__TASK TO COMPLETE__
Return only the lines from the top of the material through the line marked by "self.bm.faces.new((low[i], low[j], high[j], high[i]))", unaltered.

__SUPPLIED DATA__
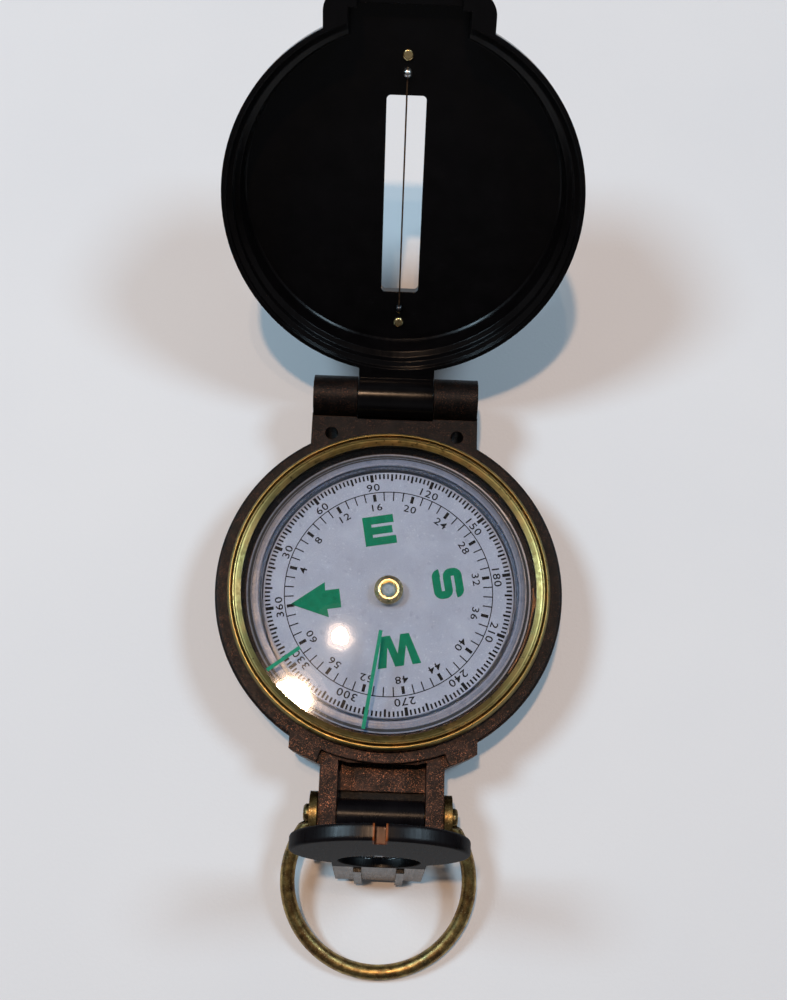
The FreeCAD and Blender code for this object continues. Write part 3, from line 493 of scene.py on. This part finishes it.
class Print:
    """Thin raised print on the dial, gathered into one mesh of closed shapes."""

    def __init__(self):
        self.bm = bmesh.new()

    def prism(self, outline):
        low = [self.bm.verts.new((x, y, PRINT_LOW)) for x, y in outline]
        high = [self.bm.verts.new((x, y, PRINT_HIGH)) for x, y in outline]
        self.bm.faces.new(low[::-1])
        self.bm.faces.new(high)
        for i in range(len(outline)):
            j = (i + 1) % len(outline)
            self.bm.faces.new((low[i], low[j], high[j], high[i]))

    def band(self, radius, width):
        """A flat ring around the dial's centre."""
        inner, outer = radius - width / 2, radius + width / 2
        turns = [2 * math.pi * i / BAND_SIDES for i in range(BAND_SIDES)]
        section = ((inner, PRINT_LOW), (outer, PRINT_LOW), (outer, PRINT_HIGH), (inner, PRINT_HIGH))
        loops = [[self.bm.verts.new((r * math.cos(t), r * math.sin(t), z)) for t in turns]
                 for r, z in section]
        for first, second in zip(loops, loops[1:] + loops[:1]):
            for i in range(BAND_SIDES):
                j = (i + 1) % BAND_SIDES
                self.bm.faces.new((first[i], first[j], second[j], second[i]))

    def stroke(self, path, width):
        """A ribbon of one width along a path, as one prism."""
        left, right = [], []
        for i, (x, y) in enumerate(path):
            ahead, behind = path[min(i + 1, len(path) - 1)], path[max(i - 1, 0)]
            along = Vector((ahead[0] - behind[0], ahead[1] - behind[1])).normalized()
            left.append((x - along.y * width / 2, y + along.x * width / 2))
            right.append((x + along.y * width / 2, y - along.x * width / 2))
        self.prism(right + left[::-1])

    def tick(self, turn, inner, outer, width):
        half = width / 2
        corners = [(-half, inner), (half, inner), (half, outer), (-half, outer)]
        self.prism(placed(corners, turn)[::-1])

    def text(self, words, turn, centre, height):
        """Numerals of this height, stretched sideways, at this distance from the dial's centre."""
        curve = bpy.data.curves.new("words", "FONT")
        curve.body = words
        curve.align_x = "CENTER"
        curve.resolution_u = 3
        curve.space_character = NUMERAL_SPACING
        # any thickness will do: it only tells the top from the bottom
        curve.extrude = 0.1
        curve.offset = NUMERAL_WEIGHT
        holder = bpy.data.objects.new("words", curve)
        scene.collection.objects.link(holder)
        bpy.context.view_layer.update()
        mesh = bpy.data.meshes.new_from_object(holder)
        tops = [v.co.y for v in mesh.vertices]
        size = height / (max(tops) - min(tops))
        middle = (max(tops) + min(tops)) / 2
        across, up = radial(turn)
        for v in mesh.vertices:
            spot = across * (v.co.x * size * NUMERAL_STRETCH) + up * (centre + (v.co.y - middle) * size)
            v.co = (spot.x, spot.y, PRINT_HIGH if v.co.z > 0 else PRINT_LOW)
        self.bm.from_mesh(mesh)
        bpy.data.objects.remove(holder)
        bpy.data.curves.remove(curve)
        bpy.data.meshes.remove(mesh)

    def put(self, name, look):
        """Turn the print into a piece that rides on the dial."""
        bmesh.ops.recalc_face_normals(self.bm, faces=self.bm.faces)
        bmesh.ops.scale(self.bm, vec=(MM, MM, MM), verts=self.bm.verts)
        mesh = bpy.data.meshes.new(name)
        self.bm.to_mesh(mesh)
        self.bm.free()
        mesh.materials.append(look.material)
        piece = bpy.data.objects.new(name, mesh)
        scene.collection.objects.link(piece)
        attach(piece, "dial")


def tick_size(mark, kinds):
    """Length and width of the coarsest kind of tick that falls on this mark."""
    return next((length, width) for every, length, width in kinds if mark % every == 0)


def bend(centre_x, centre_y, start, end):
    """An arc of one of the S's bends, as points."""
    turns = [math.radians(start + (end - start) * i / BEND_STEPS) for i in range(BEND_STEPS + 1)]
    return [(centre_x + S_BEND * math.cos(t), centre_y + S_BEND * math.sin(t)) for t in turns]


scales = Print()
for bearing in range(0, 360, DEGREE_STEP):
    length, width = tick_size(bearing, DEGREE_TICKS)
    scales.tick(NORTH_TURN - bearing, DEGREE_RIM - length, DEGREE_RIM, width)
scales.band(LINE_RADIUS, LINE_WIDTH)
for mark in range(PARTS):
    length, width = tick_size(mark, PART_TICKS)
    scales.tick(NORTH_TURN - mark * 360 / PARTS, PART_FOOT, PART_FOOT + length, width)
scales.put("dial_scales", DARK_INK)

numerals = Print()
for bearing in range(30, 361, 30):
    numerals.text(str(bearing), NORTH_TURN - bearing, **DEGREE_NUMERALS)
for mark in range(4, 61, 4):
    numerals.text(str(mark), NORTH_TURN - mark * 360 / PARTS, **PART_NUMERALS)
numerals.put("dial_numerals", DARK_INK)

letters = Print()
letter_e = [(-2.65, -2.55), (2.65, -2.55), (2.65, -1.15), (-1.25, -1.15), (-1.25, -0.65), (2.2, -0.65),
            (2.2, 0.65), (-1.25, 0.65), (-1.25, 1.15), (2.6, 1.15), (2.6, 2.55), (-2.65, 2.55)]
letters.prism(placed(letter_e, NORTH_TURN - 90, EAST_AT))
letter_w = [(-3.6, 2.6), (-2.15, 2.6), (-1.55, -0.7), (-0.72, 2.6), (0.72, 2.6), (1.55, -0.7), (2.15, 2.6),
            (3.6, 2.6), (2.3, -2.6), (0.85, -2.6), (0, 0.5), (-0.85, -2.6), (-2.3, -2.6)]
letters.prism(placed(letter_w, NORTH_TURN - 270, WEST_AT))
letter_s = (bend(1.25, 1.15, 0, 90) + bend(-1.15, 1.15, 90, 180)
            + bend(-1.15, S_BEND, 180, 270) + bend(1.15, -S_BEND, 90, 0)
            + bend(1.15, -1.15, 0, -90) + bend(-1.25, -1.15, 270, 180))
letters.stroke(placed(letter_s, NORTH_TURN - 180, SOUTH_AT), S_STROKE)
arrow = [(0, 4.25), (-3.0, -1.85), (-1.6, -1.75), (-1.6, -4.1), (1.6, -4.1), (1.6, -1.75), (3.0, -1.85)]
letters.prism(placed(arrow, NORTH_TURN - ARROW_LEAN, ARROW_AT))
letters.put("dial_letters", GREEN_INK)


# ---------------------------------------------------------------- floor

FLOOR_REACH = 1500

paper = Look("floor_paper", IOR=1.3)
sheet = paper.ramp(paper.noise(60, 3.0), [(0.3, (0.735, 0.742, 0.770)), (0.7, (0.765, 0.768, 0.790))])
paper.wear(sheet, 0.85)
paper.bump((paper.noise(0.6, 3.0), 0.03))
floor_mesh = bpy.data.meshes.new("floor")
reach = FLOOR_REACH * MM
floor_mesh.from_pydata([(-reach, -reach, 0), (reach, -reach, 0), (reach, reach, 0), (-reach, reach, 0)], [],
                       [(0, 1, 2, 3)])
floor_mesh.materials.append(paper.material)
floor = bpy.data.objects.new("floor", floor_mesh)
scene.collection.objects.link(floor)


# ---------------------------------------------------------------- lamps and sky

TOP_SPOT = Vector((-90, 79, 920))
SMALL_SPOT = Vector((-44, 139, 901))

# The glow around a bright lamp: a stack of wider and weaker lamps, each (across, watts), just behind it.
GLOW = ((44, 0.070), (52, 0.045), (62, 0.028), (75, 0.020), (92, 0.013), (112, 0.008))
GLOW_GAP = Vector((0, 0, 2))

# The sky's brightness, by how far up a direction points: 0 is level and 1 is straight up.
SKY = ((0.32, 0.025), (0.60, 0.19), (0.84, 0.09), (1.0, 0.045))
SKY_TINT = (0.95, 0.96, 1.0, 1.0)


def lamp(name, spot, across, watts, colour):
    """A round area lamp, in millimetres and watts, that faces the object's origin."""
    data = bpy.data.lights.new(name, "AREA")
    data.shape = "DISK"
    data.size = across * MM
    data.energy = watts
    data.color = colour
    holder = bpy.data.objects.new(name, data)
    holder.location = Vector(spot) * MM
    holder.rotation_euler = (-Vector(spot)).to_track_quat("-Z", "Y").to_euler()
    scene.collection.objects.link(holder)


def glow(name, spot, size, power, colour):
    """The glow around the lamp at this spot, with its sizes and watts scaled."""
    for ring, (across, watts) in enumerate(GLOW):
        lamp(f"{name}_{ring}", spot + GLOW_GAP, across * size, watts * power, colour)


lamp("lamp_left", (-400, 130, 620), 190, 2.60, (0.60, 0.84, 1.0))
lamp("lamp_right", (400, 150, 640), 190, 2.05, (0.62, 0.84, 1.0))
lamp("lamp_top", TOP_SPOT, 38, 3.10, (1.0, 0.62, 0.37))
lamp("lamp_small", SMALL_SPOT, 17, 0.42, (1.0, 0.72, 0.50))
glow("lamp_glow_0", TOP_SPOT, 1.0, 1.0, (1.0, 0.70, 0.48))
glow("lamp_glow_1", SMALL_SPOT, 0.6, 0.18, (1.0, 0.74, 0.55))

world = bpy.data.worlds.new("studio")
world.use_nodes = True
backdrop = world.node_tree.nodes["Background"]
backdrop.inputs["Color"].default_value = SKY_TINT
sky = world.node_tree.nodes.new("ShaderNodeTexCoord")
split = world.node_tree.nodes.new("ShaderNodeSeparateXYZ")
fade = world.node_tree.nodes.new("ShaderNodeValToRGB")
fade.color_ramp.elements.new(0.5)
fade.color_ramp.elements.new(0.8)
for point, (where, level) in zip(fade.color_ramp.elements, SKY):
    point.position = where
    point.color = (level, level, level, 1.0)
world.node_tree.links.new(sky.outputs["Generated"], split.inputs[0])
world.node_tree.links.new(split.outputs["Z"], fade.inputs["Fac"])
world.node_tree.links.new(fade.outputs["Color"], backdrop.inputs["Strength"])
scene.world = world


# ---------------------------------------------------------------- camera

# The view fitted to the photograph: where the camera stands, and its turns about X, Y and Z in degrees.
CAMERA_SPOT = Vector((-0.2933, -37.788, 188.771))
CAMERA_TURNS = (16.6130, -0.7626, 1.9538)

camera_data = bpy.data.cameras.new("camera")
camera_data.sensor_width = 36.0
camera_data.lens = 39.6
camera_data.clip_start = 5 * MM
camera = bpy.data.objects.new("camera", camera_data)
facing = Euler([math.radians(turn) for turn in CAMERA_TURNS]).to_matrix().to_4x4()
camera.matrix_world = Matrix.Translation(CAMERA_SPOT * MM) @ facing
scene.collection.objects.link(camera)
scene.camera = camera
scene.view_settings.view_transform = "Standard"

__OUTPUT BELOW__
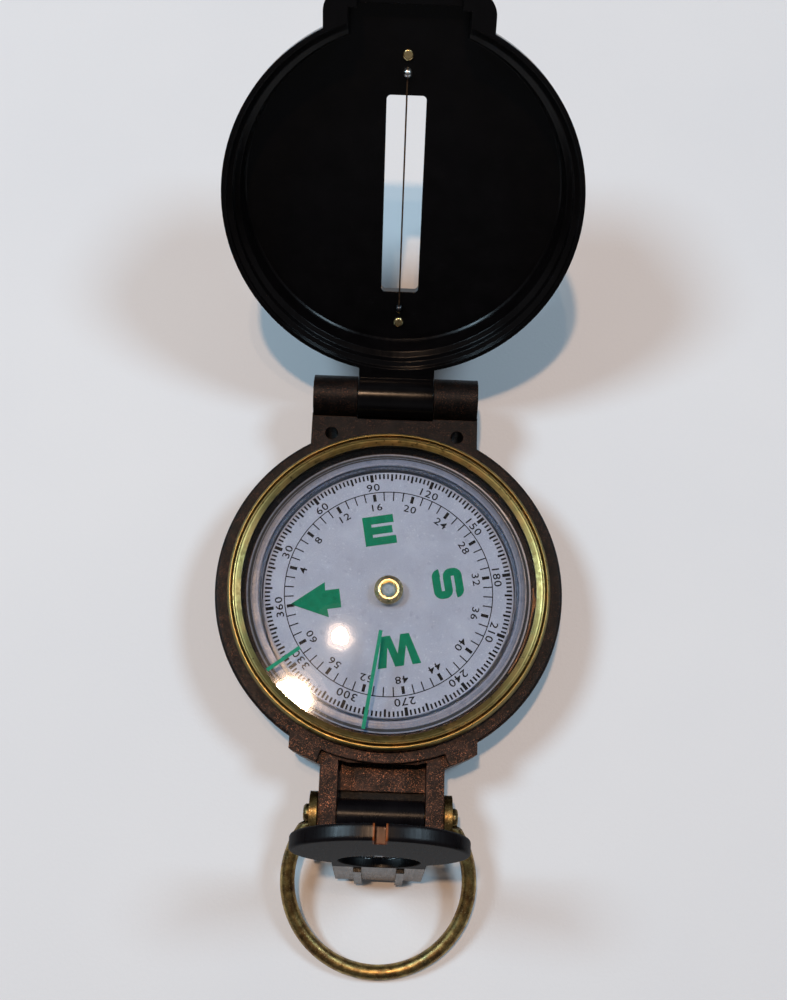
The FreeCAD and Blender code for this object continues. Write part 3, from line 493 of scene.py on. This part finishes it.
class Print:
    """Thin raised print on the dial, gathered into one mesh of closed shapes."""

    def __init__(self):
        self.bm = bmesh.new()

    def prism(self, outline):
        low = [self.bm.verts.new((x, y, PRINT_LOW)) for x, y in outline]
        high = [self.bm.verts.new((x, y, PRINT_HIGH)) for x, y in outline]
        self.bm.faces.new(low[::-1])
        self.bm.faces.new(high)
        for i in range(len(outline)):
            j = (i + 1) % len(outline)
            self.bm.faces.new((low[i], low[j], high[j], high[i]))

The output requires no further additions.